### Stated exercise:
Only a number is required: how many lines of the material contain the word "materials"?

### Exercise inputs:
§

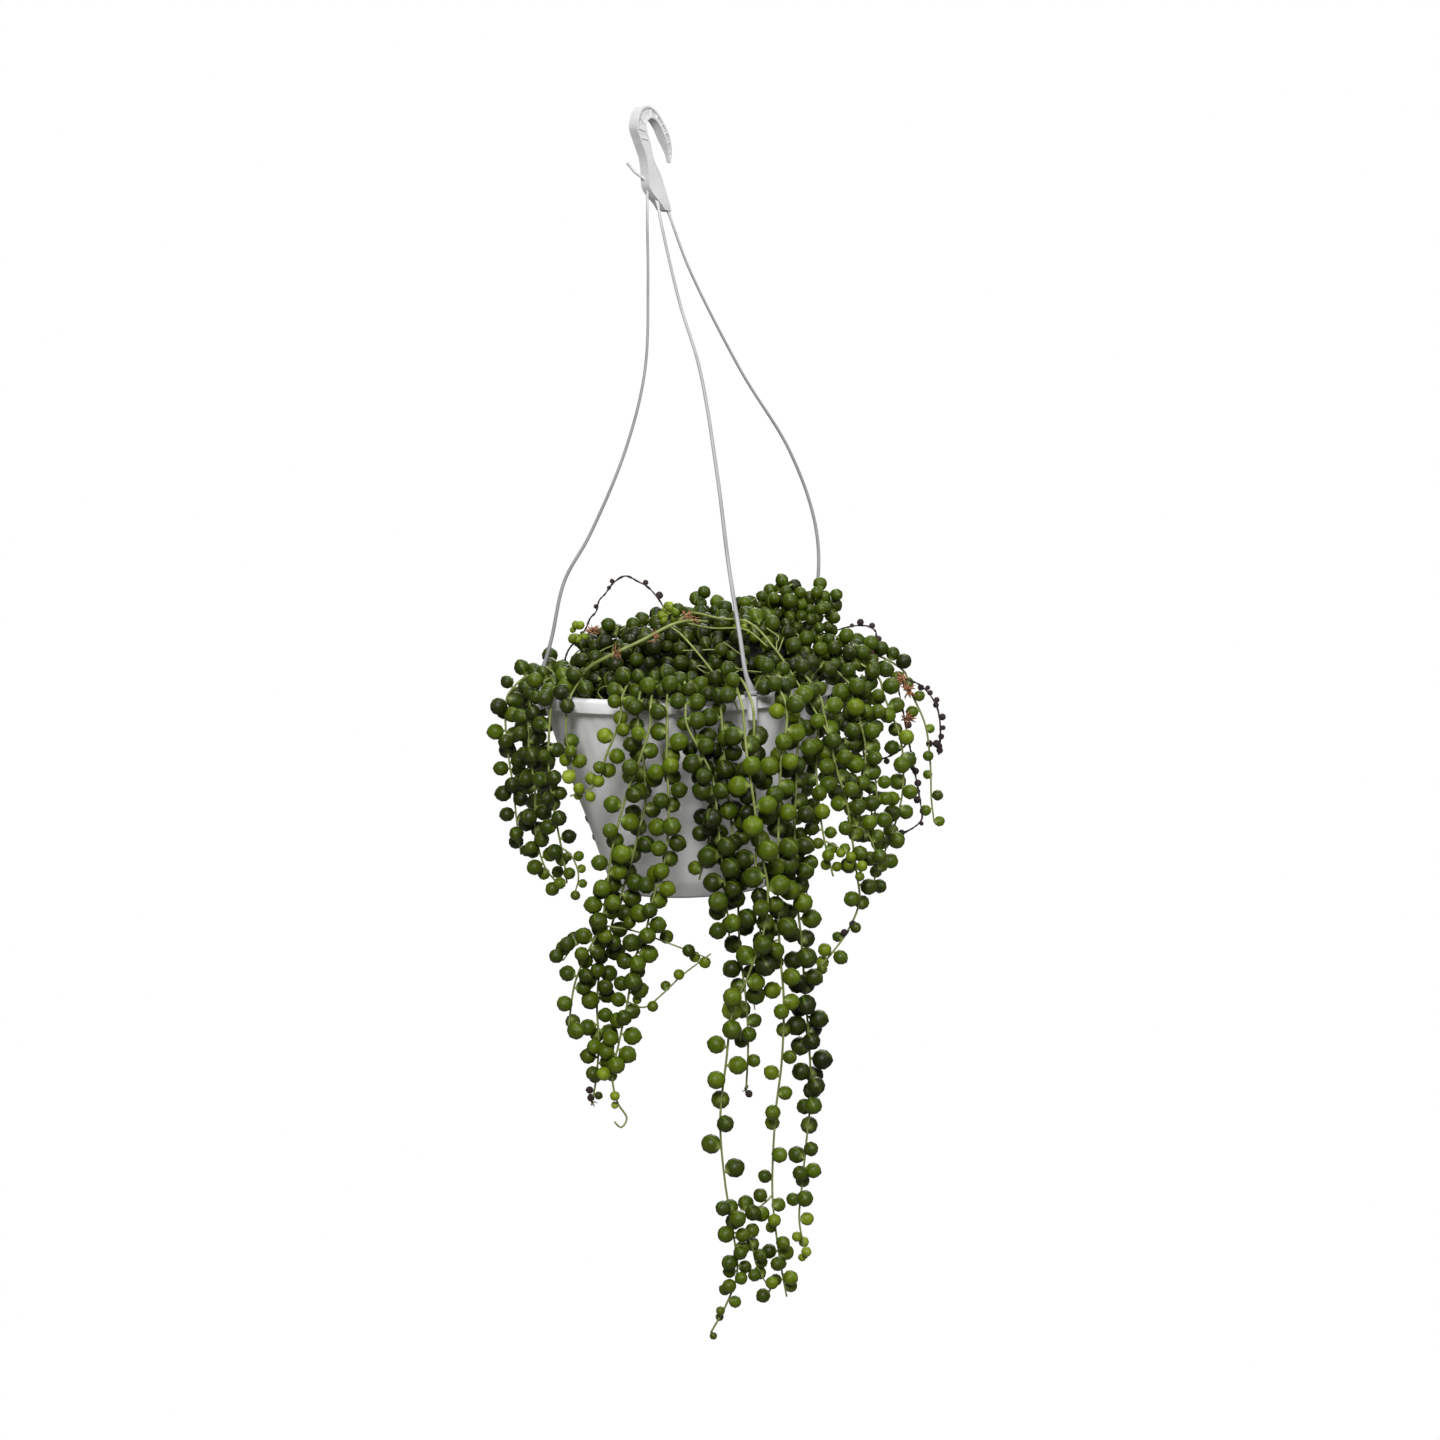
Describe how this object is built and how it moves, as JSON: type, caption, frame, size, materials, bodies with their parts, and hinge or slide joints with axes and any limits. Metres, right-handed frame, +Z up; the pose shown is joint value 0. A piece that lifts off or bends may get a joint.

§

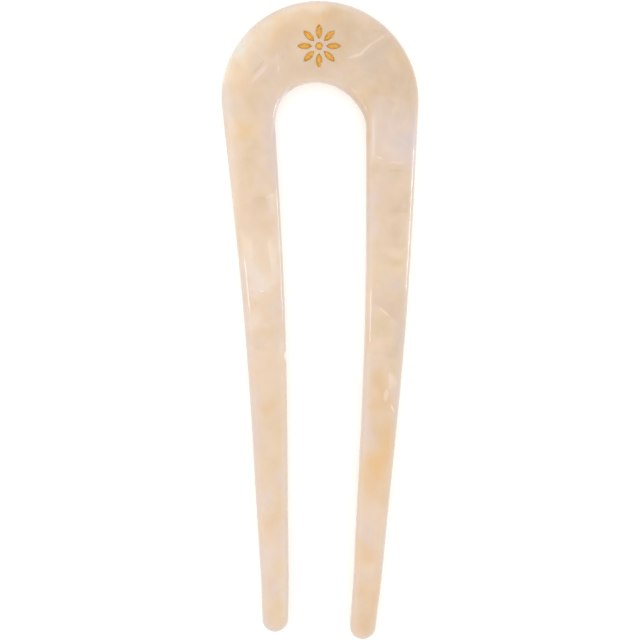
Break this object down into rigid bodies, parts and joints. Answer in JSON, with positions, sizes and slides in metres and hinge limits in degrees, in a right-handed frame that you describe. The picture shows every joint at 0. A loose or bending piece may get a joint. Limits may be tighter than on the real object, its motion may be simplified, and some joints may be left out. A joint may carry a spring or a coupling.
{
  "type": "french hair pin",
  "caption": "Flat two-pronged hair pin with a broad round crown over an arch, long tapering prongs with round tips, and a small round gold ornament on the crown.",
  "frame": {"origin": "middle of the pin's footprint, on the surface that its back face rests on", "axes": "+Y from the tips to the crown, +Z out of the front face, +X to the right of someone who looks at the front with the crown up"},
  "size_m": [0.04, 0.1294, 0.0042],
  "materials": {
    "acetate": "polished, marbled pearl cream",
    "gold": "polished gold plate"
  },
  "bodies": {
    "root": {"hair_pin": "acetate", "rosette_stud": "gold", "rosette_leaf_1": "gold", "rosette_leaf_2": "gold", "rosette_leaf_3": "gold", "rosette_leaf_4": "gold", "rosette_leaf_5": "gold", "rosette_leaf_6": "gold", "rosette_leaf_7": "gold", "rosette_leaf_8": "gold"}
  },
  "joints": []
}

§

### Correct result:
2